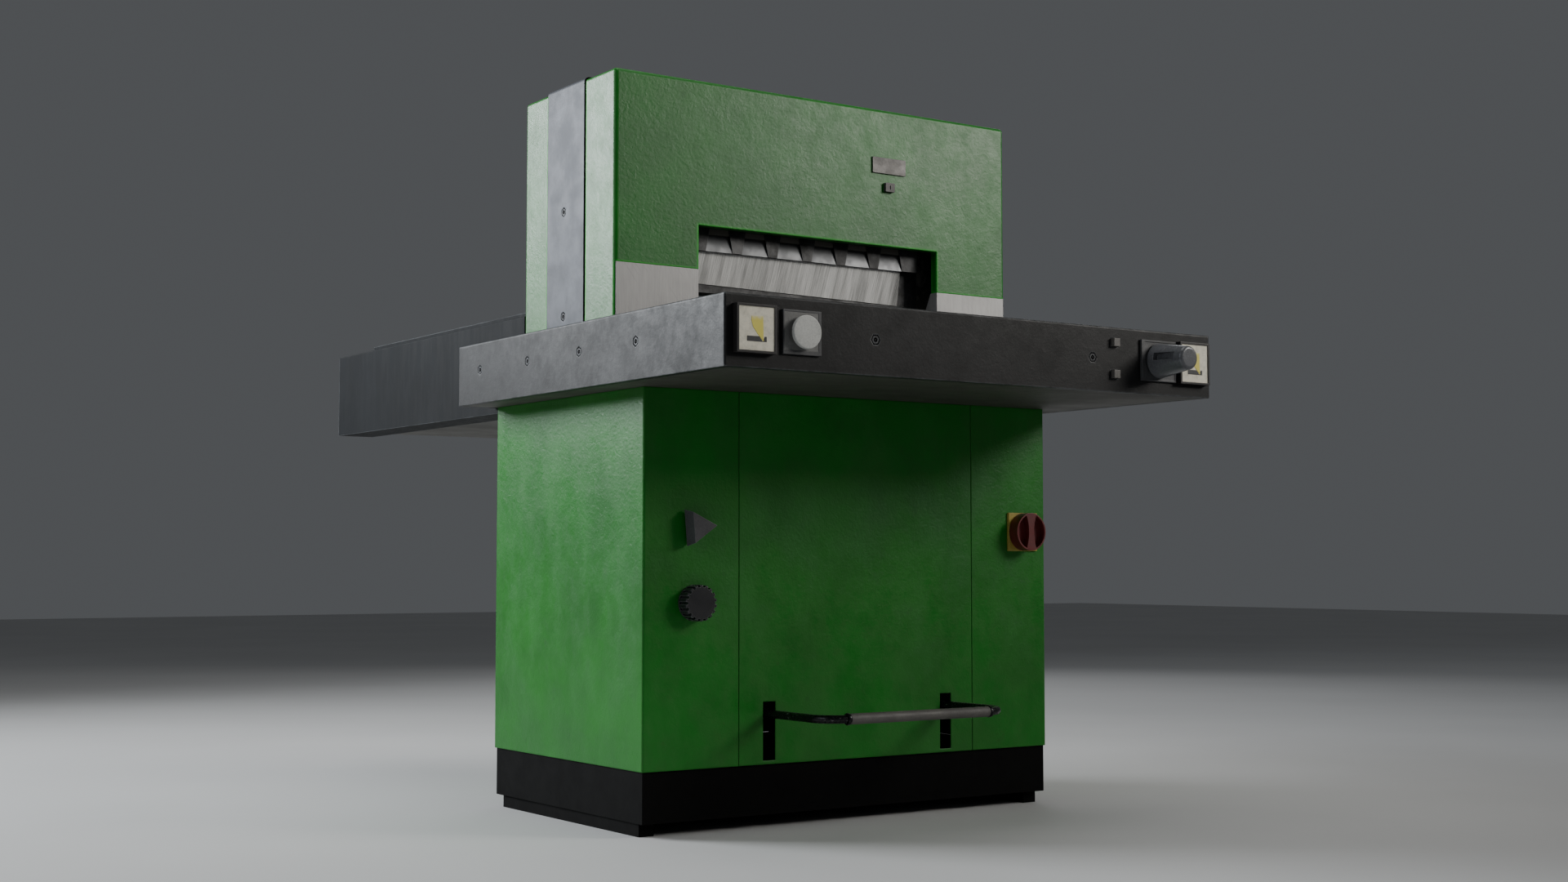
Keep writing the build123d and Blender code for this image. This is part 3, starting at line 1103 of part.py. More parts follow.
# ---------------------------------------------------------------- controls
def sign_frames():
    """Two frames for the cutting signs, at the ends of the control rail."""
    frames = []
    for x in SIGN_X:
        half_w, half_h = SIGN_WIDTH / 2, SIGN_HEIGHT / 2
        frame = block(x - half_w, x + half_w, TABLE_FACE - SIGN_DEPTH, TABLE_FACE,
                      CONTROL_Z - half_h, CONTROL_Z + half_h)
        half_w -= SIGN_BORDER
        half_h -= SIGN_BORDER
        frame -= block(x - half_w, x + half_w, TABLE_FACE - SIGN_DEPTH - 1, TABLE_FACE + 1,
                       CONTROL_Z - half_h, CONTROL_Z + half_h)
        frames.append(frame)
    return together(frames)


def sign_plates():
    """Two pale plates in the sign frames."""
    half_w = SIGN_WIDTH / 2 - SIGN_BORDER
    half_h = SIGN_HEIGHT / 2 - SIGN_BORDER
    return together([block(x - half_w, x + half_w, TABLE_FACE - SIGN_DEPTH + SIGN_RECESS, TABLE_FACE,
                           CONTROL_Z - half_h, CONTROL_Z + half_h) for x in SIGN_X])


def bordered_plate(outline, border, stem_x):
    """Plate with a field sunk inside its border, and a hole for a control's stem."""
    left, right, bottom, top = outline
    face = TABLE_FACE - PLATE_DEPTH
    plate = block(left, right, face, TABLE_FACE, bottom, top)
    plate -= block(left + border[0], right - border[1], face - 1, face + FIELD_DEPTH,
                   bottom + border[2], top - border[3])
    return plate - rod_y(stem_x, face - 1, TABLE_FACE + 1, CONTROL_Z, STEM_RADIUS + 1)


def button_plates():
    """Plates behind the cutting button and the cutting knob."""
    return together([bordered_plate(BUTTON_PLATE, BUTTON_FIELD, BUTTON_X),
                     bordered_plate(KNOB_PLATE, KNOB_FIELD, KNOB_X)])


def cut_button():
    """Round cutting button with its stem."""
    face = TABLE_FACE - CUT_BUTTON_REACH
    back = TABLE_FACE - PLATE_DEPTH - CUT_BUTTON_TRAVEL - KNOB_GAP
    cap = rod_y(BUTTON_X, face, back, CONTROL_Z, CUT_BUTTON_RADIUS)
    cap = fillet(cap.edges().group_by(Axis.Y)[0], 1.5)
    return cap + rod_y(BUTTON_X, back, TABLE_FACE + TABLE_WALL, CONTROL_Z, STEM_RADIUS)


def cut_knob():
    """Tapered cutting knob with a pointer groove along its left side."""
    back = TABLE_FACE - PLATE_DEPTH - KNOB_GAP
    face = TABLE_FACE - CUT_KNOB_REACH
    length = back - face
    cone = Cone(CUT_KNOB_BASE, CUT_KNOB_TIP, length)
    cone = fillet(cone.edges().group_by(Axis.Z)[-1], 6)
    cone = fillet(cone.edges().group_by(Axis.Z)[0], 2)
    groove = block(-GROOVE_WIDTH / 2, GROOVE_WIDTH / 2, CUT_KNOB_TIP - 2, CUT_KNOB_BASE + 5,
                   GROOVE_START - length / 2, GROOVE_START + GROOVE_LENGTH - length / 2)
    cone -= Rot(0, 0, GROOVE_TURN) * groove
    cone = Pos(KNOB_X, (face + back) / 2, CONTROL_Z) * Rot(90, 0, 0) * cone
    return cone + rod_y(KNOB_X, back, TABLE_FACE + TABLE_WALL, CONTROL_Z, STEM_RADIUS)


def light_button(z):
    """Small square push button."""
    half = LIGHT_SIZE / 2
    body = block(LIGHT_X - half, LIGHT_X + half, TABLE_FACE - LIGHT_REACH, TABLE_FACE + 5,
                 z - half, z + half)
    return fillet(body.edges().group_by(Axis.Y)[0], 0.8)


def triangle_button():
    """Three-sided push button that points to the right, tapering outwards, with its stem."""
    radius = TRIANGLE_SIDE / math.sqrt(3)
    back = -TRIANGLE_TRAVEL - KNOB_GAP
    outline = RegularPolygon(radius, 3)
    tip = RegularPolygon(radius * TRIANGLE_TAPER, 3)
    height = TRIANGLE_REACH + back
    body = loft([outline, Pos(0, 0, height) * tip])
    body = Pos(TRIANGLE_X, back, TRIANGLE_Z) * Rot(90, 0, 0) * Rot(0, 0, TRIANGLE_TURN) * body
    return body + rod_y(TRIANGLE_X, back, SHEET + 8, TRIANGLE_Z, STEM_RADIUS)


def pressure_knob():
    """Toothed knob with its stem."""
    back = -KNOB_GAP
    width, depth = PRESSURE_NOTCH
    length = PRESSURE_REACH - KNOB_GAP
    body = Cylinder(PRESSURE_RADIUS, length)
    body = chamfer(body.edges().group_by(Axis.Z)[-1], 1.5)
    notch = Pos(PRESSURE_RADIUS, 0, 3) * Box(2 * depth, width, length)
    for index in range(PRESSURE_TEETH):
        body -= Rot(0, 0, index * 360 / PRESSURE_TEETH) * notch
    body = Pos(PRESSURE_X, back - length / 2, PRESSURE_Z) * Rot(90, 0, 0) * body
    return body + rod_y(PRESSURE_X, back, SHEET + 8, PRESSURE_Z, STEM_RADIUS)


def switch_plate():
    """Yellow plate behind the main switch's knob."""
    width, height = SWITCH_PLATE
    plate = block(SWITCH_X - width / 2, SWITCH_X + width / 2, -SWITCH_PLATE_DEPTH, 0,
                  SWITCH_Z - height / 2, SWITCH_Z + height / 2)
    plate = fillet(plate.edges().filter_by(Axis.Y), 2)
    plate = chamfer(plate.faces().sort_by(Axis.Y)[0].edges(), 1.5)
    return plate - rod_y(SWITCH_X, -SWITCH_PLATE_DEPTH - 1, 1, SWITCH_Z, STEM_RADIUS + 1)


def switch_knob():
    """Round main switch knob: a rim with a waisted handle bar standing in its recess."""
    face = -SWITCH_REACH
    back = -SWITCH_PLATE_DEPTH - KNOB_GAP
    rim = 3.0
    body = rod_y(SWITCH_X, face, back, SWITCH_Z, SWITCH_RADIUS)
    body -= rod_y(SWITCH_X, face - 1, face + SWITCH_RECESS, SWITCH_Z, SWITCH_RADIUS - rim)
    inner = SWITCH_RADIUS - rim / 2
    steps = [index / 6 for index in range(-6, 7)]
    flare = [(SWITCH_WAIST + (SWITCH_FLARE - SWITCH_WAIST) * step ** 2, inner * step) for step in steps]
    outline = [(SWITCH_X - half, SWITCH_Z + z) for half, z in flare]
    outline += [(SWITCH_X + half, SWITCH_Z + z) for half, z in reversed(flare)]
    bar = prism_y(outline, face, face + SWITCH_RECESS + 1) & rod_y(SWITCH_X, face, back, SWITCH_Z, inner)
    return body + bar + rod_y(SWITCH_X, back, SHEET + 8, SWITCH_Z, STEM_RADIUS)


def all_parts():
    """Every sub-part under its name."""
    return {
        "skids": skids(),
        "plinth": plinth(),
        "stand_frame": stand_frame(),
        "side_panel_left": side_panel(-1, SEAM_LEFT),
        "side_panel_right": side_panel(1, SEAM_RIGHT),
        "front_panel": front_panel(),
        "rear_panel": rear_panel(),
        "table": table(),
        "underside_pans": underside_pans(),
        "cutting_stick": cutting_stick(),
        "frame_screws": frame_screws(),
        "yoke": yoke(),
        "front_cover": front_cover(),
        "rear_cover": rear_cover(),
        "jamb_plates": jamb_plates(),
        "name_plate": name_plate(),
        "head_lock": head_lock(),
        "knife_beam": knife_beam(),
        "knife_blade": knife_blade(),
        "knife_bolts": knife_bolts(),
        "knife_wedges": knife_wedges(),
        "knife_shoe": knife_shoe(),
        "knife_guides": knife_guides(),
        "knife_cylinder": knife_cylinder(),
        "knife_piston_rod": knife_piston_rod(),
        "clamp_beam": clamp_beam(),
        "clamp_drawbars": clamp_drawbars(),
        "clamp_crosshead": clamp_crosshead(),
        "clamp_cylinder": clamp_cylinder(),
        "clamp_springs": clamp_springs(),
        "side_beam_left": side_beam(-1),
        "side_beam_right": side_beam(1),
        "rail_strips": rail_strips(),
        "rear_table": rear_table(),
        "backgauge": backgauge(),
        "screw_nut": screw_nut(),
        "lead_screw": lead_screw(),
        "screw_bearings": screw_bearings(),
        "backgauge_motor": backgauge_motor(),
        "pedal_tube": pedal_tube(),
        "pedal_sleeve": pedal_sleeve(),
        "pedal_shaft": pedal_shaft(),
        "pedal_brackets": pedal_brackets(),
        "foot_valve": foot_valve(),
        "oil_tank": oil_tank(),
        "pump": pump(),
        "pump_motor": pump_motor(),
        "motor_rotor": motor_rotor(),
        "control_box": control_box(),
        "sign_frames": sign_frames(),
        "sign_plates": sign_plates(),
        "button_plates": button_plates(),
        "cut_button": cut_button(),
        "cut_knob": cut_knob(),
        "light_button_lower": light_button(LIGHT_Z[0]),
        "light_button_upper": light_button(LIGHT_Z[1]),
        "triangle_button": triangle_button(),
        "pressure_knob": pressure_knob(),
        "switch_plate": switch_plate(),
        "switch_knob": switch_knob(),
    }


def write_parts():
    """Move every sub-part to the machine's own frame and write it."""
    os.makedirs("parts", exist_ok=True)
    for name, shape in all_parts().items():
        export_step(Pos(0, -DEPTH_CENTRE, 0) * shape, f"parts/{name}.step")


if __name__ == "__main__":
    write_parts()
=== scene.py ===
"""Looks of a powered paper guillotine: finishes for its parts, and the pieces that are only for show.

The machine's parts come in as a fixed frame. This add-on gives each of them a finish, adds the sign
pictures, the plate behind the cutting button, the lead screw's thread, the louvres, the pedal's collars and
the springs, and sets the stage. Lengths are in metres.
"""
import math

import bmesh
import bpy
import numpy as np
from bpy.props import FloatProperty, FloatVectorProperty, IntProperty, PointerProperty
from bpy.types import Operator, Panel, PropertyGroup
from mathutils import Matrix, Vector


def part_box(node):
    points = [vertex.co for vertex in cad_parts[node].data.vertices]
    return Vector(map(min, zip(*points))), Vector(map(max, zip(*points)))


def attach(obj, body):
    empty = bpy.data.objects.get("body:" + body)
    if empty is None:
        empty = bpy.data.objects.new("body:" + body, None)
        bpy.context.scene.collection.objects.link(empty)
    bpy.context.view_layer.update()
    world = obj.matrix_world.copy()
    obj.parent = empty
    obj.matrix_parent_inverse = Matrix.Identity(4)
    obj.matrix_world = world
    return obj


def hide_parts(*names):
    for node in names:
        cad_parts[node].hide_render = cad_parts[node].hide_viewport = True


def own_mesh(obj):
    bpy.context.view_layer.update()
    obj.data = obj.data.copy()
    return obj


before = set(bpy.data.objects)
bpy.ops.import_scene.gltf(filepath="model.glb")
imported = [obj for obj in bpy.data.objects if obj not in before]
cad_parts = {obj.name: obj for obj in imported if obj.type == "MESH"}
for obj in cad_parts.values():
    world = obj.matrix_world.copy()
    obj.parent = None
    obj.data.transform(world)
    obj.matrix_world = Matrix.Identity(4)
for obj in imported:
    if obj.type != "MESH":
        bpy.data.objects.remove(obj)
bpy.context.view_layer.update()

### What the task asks
Nothing but the lines from the one with "for name, shape" to the one with "bpy.context.scene.collection.objects.link(empty)" should be echoed, both of them included, exactly as written.

### Exercise output
    for name, shape in all_parts().items():
        export_step(Pos(0, -DEPTH_CENTRE, 0) * shape, f"parts/{name}.step")


if __name__ == "__main__":
    write_parts()
=== scene.py ===
"""Looks of a powered paper guillotine: finishes for its parts, and the pieces that are only for show.

The machine's parts come in as a fixed frame. This add-on gives each of them a finish, adds the sign
pictures, the plate behind the cutting button, the lead screw's thread, the louvres, the pedal's collars and
the springs, and sets the stage. Lengths are in metres.
"""
import math

import bmesh
import bpy
import numpy as np
from bpy.props import FloatProperty, FloatVectorProperty, IntProperty, PointerProperty
from bpy.types import Operator, Panel, PropertyGroup
from mathutils import Matrix, Vector


def part_box(node):
    points = [vertex.co for vertex in cad_parts[node].data.vertices]
    return Vector(map(min, zip(*points))), Vector(map(max, zip(*points)))


def attach(obj, body):
    empty = bpy.data.objects.get("body:" + body)
    if empty is None:
        empty = bpy.data.objects.new("body:" + body, None)
        bpy.context.scene.collection.objects.link(empty)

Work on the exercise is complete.